Most staff are from the Source, and the high-end chef-ing shows through in all the food presented.

This is no ordinary city café. This is a daytime café-style equivalent of the ilk of the old Piccalilli, or Marque IV or Gondwana. This is a café where you’ll get mouthful after mouthful of different tastes, hints and flavours of all the ingredients in a dish.

We had:

  • House made crumpet with quince jam and Chantilly cream ($12??)
  • Popcorn dusted with chipotle and cinnamon (free)
  • Polish platske (potato pancakes), Mundy’s kassler, slow egg, pickled shallots and fresh fennel salad, sauce of sour cream, dill, mustard ($16)
  • Violet French toast - brioche, dredged in cinnamon sugar (I think), Pilgrim (edible) pot pourri, violet crème anglaise and lavender foam ($16)
  • Single origin cocoa waffles with salted caramel, fresh banana and hazelnut cream ($13)
 It’s useless to try and convey the flavours of each of those dishes. You need to get in there and find out for yourself. Our agreed favourite was the Violet French toast, followed closely by the other dishes. I defy you to get a better coffee anywhere else in Hobart too.

Will Priestley, owner, opened Pilgrim Coffee in Argyle Street two years ago, then added to his mini empire a few months ago by securing a Liverpool Street site which was easily accessed internally from their Argyle Street shop, so you now have an L-shaped café. He has travelled the world in his quest to make, drink and source the best coffee available.

His future plans for Pilgrim include establishing a burger bar, with basic but excellent burgers available mostly for takeaway, from 11.00 am till 12.00 am. This sounds like superb competition for Maccas newest Hobart outlet which is just a block up the road in Argyle St.

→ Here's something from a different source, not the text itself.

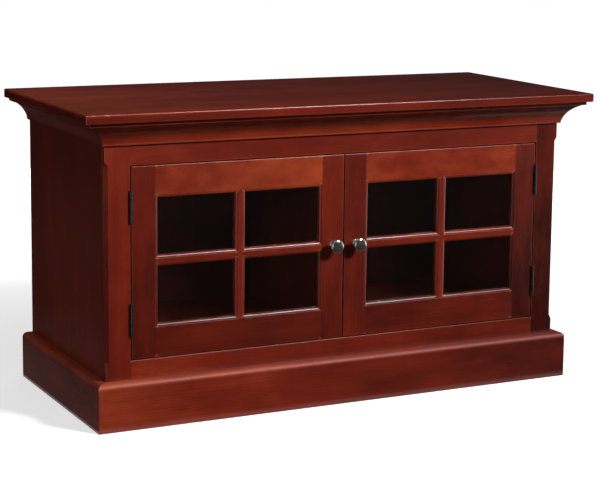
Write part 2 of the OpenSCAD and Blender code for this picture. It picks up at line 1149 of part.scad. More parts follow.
module frame_screws() {
    for (z = [low_hinge_z, high_hinge_z])
        at_left_hinge(z)
            mirror([1, 0, 0])
                leaf_screws(0);
}

module frame_hinge_screws() {
    color(hinge_metal) {
        frame_screws();
        right_hand()
            frame_screws();
    }
}

// Knobs and catches

// The knob's axis, with +Z out of the front of the door
module at_knob() {
    translate([door_w - knob_inset, 0, bar_z + knob_rise])
        rotate([90, 0, 0])
            children();
}

// Half of the knob's outline: base, neck, the hollow under the head, a rolled rim and a dome
module knob_outline() {
    head_x = knob_d / 2 - knob_rim;
    base_x = knob_base_d / 2 - knob_base_round;
    neck_x = knob_neck_d / 2;
    square([base_x, knob_base_h]);
    square([base_x + knob_base_round, knob_base_h - knob_base_round]);
    translate([base_x, knob_base_h - knob_base_round])
        circle(knob_base_round);
    square([neck_x, knob_rim_z]);
    difference() {
        polygon([
            [0, knob_neck_z],
            [neck_x, knob_neck_z],
            [head_x, knob_rim_z - knob_rim],
            [head_x, knob_rim_z],
            [0, knob_rim_z]
        ]);
        translate([neck_x + knob_cup_r, knob_neck_z - knob_cup_rise])
            circle(knob_cup_r);
    }
    translate([head_x, knob_rim_z])
        circle(knob_rim);
    intersection() {
        translate([0, knob_out - knob_dome_r])
            circle(knob_dome_r, $fn = shallow_fn);
        translate([0, knob_rim_z - knob_rim])
            square([head_x, knob_out]);
    }
}

module knob() {
    color(knob_metal)
        at_knob()
            difference() {
                rotate_extrude()
                    intersection() {
                        knob_outline();
                        square([knob_d, knob_out]);
                    }
                translate([0, 0, -past])
                    cylinder(h = knob_screw_end + pilot_rest + past, r = knob_screw_d / 2 + screw_clear);
            }
}

// A machine screw from inside the door into the knob
module knob_screw() {
    color(screw_metal)
        at_knob()
            translate([0, 0, -door_t]) {
                cylinder(h = door_t + knob_screw_end, d = knob_screw_d);
                rotate([180, 0, 0])
                    domed_head(knob_screw_d);
            }
}

// A catch's front has a notch at each end of its magnet
module left_catch() {
    notch = [catch_w - 2 * catch_notch, 2 * catch_notch, 2 * catch_notch];
    translate([-board_t / 2 - catch_w / 2, catch_y, opening_z + door_gap + catch_z])
        difference() {
            block([-catch_w / 2, 0, -catch_h / 2], [catch_w / 2, catch_depth, catch_h / 2]);
            for (end = [-1, 1])
                translate([0, 0, end * catch_h / 2])
                    cube(notch, center = true);
        }
}

module magnetic_catches() {
    color(catch_plastic) {
        left_catch();
        right_hand()
            left_catch();
    }
}

module at_strike_screw() {
    translate([strike_x, door_t + strike_t, catch_z])
        rotate([90, 0, 0])
            children();
}

// The strike plate and its screw are one piece of hardware on each door
module strike() {
    color(screw_metal) {
        block(
            [strike_x - strike_w / 2, door_t, catch_z - strike_h / 2],
            [strike_x + strike_w / 2, door_t + strike_t, catch_z + strike_h / 2]
        );
        at_strike_screw()
            cylinder(h = strike_screw_l, d = screw_d);
    }
}

top_panel();
crown_front();
crown_left();
crown_right();
face_stile_left();
face_stile_right();
face_rail_top();
face_rail_bottom();
side_panel_left();
side_panel_right();
bottom_panel();
centre_partition();
back_panel_left();
back_panel_right();
top_stretcher_front();
top_stretcher_back();
plinth_front();
plinth_left();
plinth_right();
plinth_back();
plinth_glue_blocks();
top_screws();
magnetic_catches();
frame_hinge_screws();
frame_leaf(high_hinge_z);  // left_upper_frame_leaf
frame_leaf(low_hinge_z);  // left_lower_frame_leaf
right_hand() frame_leaf(high_hinge_z);  // right_upper_frame_leaf
right_hand() frame_leaf(low_hinge_z);  // right_lower_frame_leaf
left_pins();  // left_hinge_pins
right_hand() left_pins();  // right_hinge_pins
at_left_door() hinge_stile();  // left_hinge_stile
at_left_door() lock_stile();  // left_lock_stile
at_left_door() top_rail();  // left_top_rail
at_left_door() bottom_rail();  // left_bottom_rail
at_left_door() upright_bar();  // left_upright_bar
at_left_door() crossbars();  // left_crossbars
at_left_door() glass_panes();  // left_glass
at_left_door() glass_beads();  // left_glass_beads
door_leaf(high_hinge_z);  // left_upper_door_leaf
door_leaf(low_hinge_z);  // left_lower_door_leaf
door_screws();  // left_hinge_screws
at_left_door() knob();  // left_knob
at_left_door() knob_screw();  // left_knob_screw
at_left_door() strike();  // left_strike
right_hand() at_left_door() hinge_stile();  // right_hinge_stile
right_hand() at_left_door() lock_stile();  // right_lock_stile
right_hand() at_left_door() top_rail();  // right_top_rail
right_hand() at_left_door() bottom_rail();  // right_bottom_rail
right_hand() at_left_door() upright_bar();  // right_upright_bar
right_hand() at_left_door() crossbars();  // right_crossbars
right_hand() at_left_door() glass_panes();  // right_glass
right_hand() at_left_door() glass_beads();  // right_glass_beads
right_hand() door_leaf(high_hinge_z);  // right_upper_door_leaf
right_hand() door_leaf(low_hinge_z);  // right_lower_door_leaf
right_hand() door_screws();  // right_hinge_screws
right_hand() at_left_door() knob();  // right_knob
right_hand() at_left_door() knob_screw();  // right_knob_screw
right_hand() at_left_door() strike();  // right_strike
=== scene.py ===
# %% [markdown]
# # A television console in dark cherry stain
#
# The console is a long low cabinet with two glazed doors. Its boards, glass, hinges and knobs
# arrive as a fixed model, in metres, with every board a separate piece. This lesson gives each
# piece its finish, adds the small hardware that a cabinet maker would buy, and lights the whole
# as for a catalogue.

# %% Load the cabinet
import math

import bpy
from mathutils import Matrix, Vector


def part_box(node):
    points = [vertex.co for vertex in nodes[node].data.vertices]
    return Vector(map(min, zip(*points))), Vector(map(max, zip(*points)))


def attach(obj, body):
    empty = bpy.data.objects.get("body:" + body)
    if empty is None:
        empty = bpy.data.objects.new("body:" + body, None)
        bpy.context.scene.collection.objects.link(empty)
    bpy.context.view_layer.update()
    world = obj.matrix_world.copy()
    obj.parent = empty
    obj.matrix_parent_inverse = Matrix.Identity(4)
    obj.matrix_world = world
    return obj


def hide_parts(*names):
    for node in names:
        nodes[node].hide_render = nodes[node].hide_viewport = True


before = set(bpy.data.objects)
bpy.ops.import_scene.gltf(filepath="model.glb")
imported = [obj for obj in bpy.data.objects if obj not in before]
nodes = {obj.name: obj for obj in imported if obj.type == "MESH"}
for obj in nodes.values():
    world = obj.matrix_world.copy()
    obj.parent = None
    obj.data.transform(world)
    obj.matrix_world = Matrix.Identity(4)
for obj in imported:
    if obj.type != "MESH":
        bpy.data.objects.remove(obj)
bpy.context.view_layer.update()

# %% [markdown]
# ## The camera
#
# The console is seen from its left and from a little above eye level for something so low. A
# long lens keeps its uprights nearly parallel. The camera's own three directions are worked out
# from a heading, a tilt and a small lean, because a matrix of directions can't be misread the
# way a set of turning angles can. The shift slides the picture on the sensor, which puts the
# console low and to the left of the lens's axis without tilting the camera further.

# %% Place the camera
HEADING = math.radians(27.72)
TILT = math.radians(9.12)
LEAN = math.radians(0.86)
CAMERA_AT = (-1.878, -3.825, 1.145)
SENSOR_MM = 36
FOCAL_MM = 108.7
SHIFT = (-0.083, -0.1)
FAR_CLIP = 200

ahead = Vector((
    math.sin(HEADING) * math.cos(TILT),
    math.cos(HEADING) * math.cos(TILT),
    -math.sin(TILT),
))
level_right = Vector((math.cos(HEADING), -math.sin(HEADING), 0))
level_up = level_right.cross(ahead)
right = level_right * math.cos(LEAN) + level_up * math.sin(LEAN)
up = level_up * math.cos(LEAN) - level_right * math.sin(LEAN)

lens = bpy.data.cameras.new("camera")
lens.sensor_width = SENSOR_MM
lens.lens = FOCAL_MM
lens.shift_x = SHIFT[0]
lens.shift_y = SHIFT[1]
lens.clip_end = FAR_CLIP
camera = bpy.data.objects.new("camera", lens)
camera.matrix_world = Matrix.Translation(CAMERA_AT) @ Matrix((
    (right.x, up.x, -ahead.x),
    (right.y, up.y, -ahead.y),
    (right.z, up.z, -ahead.z),
)).to_4x4()
bpy.context.scene.collection.objects.link(camera)
bpy.context.scene.camera = camera
bpy.context.scene.view_settings.view_transform = "Standard"
print("camera at", [round(v, 3) for v in camera.location])

# %% [markdown]
# ## Arithmetic for materials
#
# A material is a web of nodes, and a sum such as 1 - mask takes a Math node and two links. The
# class below wraps one socket, so that the sum can be written as it is read. Its one method for
# all other nodes takes the node's settings first, and then a value or another wire for each
# socket. Colours keep their three parts only in Mix and Vector Math nodes, so those are made
# with that method too.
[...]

I don’t want to ever read again a description of café food at a normal, unadventurous café in Hobart. I know they all work as hard as they can to achieve their version of wonderful-ness but I would love Pilgrim to be the blueprint for excellence in the city, and for it to be the norm for us to expect, AND RECEIVE, such perfection and brilliance and innovation in Hobart café fare.